Yazma sürecinizde sizi en çok zorlayan ya da çok düşündüren öykünüz hangisiydi?
Her öykü sancılı bir aşamanın sonucunda ortaya çıkıyor. Metnin bütününü oluşturan parçaların eksiksiz bir şekilde yerli yerine oturması, kurgunun tamamlanması zaten zorlu bir süreç. Düşünme boyutundaki sorgulamalar da yorucu bir hayli. Yalnız bazı öyküler diğerlerine göre daha çok zorlayabiliyor insanı. Ne kadar öyküyü bitirseniz de içinizde bir eksiklik hissi olabiliyor. Bu durum metni daha çok sorgulamaya, gerekiyorsa içsel bir tartışmaya itebiliyor sizi. Ancak sorunu çözdükten sonra kafanız rahatlıyor ve öykünün bittiğine ikna oluyorsunuz. Bu anlamda Boşluk ve Pencere ile Son Durağın Ötesi öyküleri benim için zorlayıcı olmuştu.
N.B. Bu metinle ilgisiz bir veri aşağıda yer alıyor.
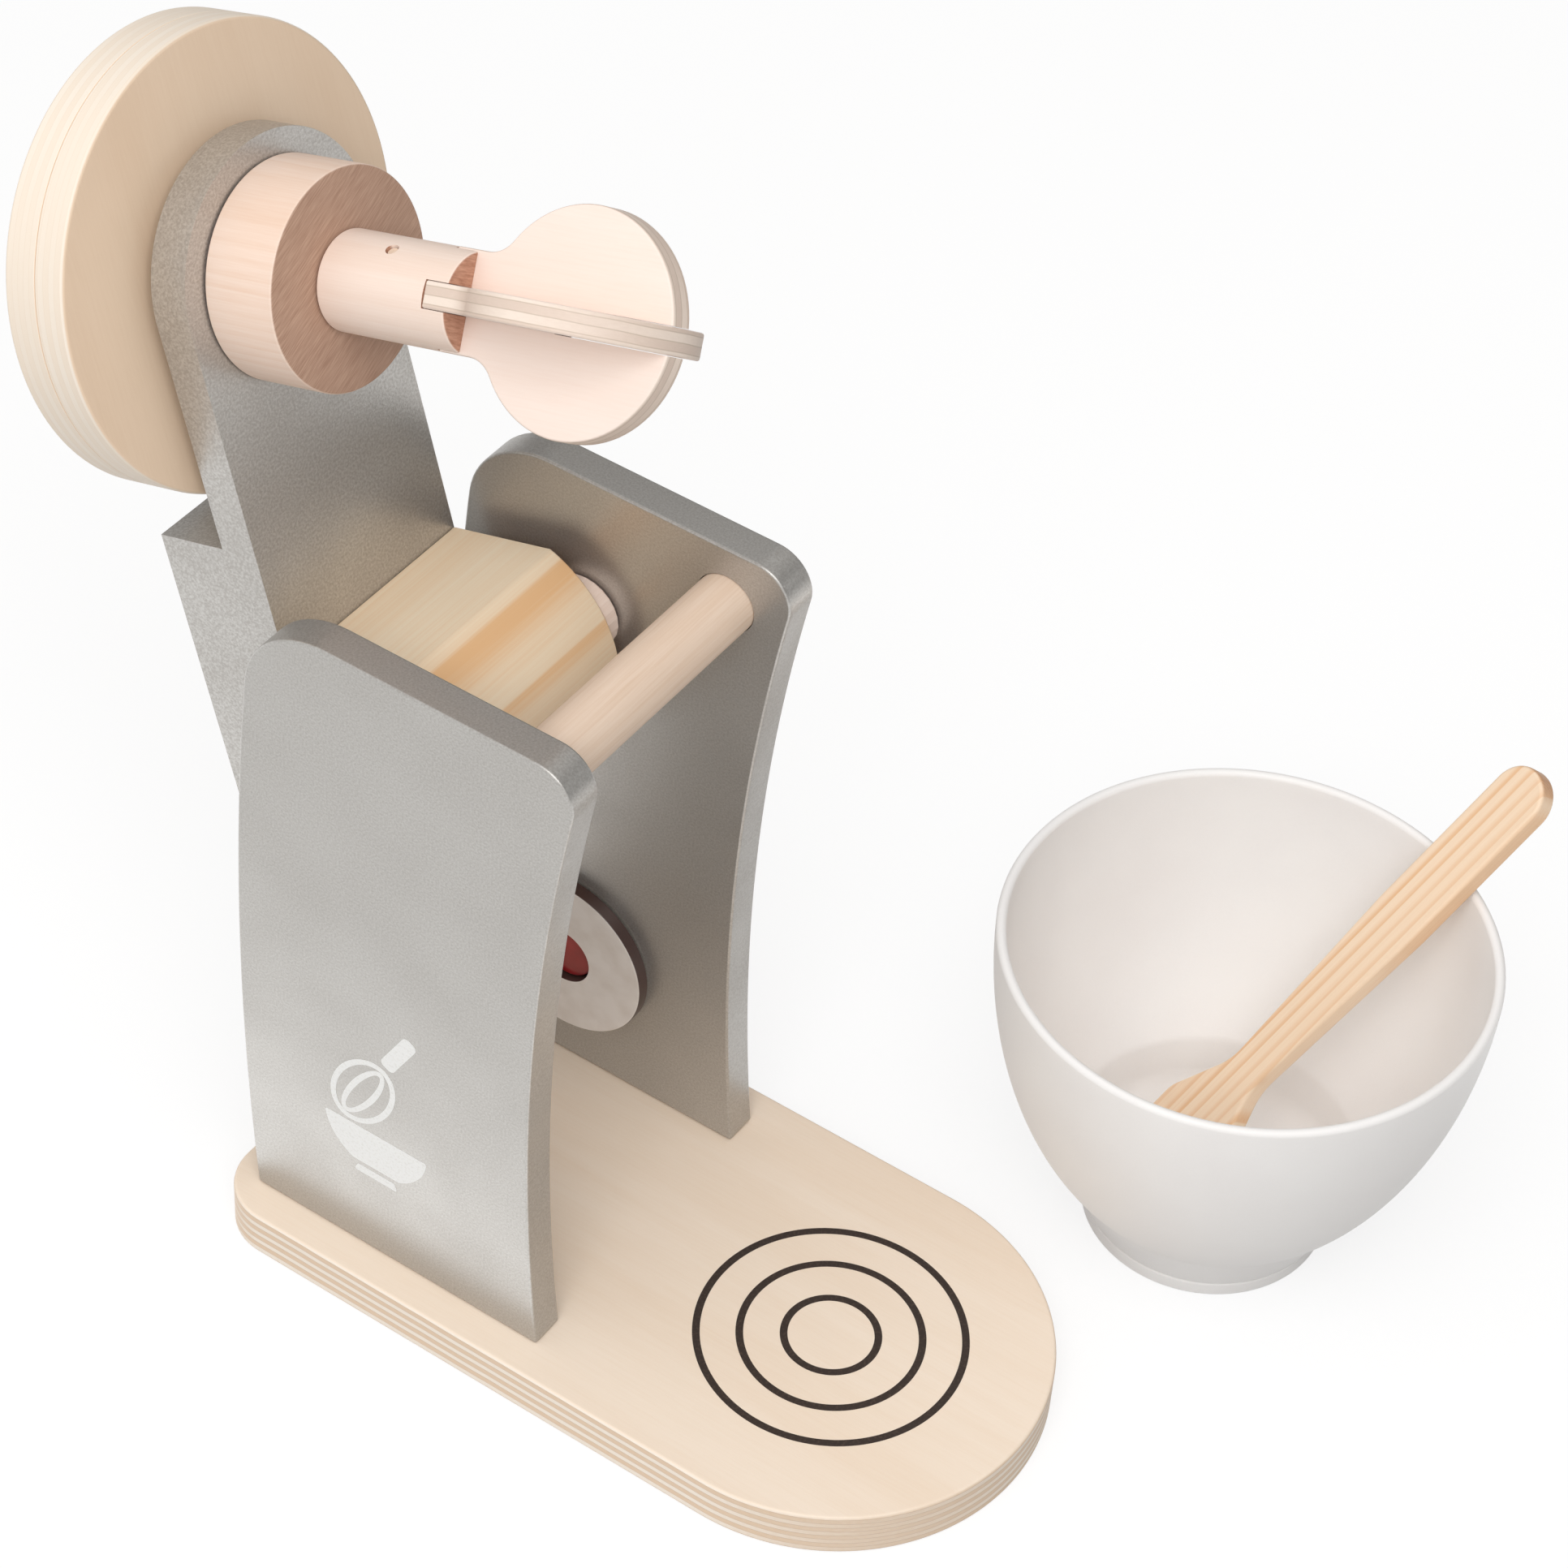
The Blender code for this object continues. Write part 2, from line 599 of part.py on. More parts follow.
def make_pivot():
    """Make the pivot dowel with a spacer ring on each side of the hinge block."""
    place = move(0, PIVOT_Y, PIVOT_Z) @ ALONG_X
    end = PANEL_INNER_X + DOWEL_BORE_DEPTH - GAP
    profile = rod_profile(PIVOT_RADIUS, -end, end, DOWEL_EASED_EDGE)
    turned_piece("pivot_dowel", profile, "ramin_dowel", place, steps=SMALL_ROUND_STEPS)
    near = BLOCK_WIDTH / 2 + GAP
    far = PANEL_INNER_X - GAP
    for name, low, high in (("left_pivot_spacer", -far, -near), ("right_pivot_spacer", near, far)):
        ring = ring_profile(SPACER_RADIUS, PIVOT_RADIUS + GAP, low, high, SPACER_EASED_EDGE)
        turned_piece(name, ring, "pale_basswood", place, steps=SMALL_ROUND_STEPS)


def make_head_arm(head):
    """Make the arm: a board with a round end about the whisk's axis."""
    half = ARM_WIDTH / 2
    tail = [(-half, -ARM_TAIL_BELOW_PIVOT), (half, -ARM_TAIL_BELOW_PIVOT)]
    top = arc((0, WHISK_UP_ARM), half, 0, math.pi, steps=ROUND_STEPS // 2)
    outline = rounded(tail + top, [ARM_TAIL_CORNER] * 2 + [0] * len(top))
    arm = flat_piece(
        "head_arm", outline, ARM_BACK, ARM_FACE, "silver_paint", move(), head, eased=PAINTED_EASED_EDGE,
    )
    ends = (ARM_BACK - CUT_OVERRUN, ARM_FACE + CUT_OVERRUN)
    cut(arm, bore_cutter("arm_axle_bore", AXLE_RADIUS + GAP, *ends, move(0, WHISK_UP_ARM), head))
    for index, x in enumerate(head_screw_places()):
        bore = bore_cutter(
            f"arm_screw_bore_{index}", SCREW_SHANK_RADIUS + GAP, *ends, move(x, -BLOCK_BELOW_PIVOT), head,
            steps=SCREW_STEPS,
        )
        cut(arm, bore)


def head_screw_places():
    """Return how far each head screw is to the side of the middle plane."""
    return (-HEAD_SCREW_HALF_SPACING, HEAD_SCREW_HALF_SPACING)


def make_head_plate(head):
    """Make the thick plate behind the arm, from below the wheel to the arm's tail."""
    half = ARM_WIDTH / 2
    outline = rounded(
        [(-half, -ARM_TAIL_BELOW_PIVOT), (half, -ARM_TAIL_BELOW_PIVOT), (half, PLATE_TOP), (-half, PLATE_TOP)],
        [ARM_TAIL_CORNER] * 2 + [0, 0],
    )
    plate = flat_piece(
        "head_back_plate", outline, PLATE_BACK, PLATE_FRONT, "silver_paint", move(), head,
        eased=PAINTED_EASED_EDGE,
    )
    for index, x in enumerate(head_screw_places()):
        place = move(x, -BLOCK_BELOW_PIVOT)
        bore = bore_cutter(
            f"plate_screw_bore_{index}", SCREW_SHANK_RADIUS + GAP, PLATE_BACK - CUT_OVERRUN,
            PLATE_FRONT + CUT_OVERRUN, place, head, steps=SCREW_STEPS,
        )
        cut(plate, bore)
        sunk = move(x, -BLOCK_BELOW_PIVOT, PLATE_BACK)
        cut(plate, countersink(f"plate_countersink_{index}", sunk, head))
        length = ARM_FACE + GAP + HEAD_SCREW_BITE - PLATE_BACK
        make_screw(f"head_screw_{index + 1}", length, sunk, head)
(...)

Öykülerinizde genel olarak dramatik bir atmosfer oluşturduğunuzu görmekteyiz. Bu atmosferin oluşumunda kendi hayatınıza ait yansımaların etkisi olduğunu söyleyebilir misiniz?
Öyküler zaten çatışmalardan besleniyor. Hayatın içinde de birçok çatışma ve dram var. Özlem, aşk, acı, gurbet, mutluluk, hüzün, zulüm, adaletsizlik gibi birçok duygu insanlığın ortak yaşadığı durumlar. Bunların çoğunda dramatik anlar yaşanıyor. Haliyle öykülerde atmosfer bu yönde oluyor. Kendi hayatımla ilgili yansımalara gelince, herkes kendi hayat panoramasına yansıyan hikâyeleri ele alıyor. Gördükleriniz ve duyumsamalarınız önemli bir faktör teşkil ediyor. Yaşadığımız hayatın öykülere etkisi çok büyük diyebilirim.
Bundan sonra yazarlık yolculuğunuzda bizi neler bekliyor?
Bundan sonra neler olacağını zaman geçtikçe anlayacağız ama bu yolculukta okuma ve düşünmenin ilk sırada gelmesi gerektiğini, öykülerin de edebiyat yolculuğumun merkezinde olacağını biliyorum. Teşekkür ediyorum söyleşi için.
1993 doğumlu. Balıkesir’in Dursunbey ilçesinde yaşıyor. Öyküleri Post Öykü, Aşkar Dergisi, Olağan Hikaye ve Yitiksöz vb. dergilerde yayımlandı. Evli ve bir çocuk babası.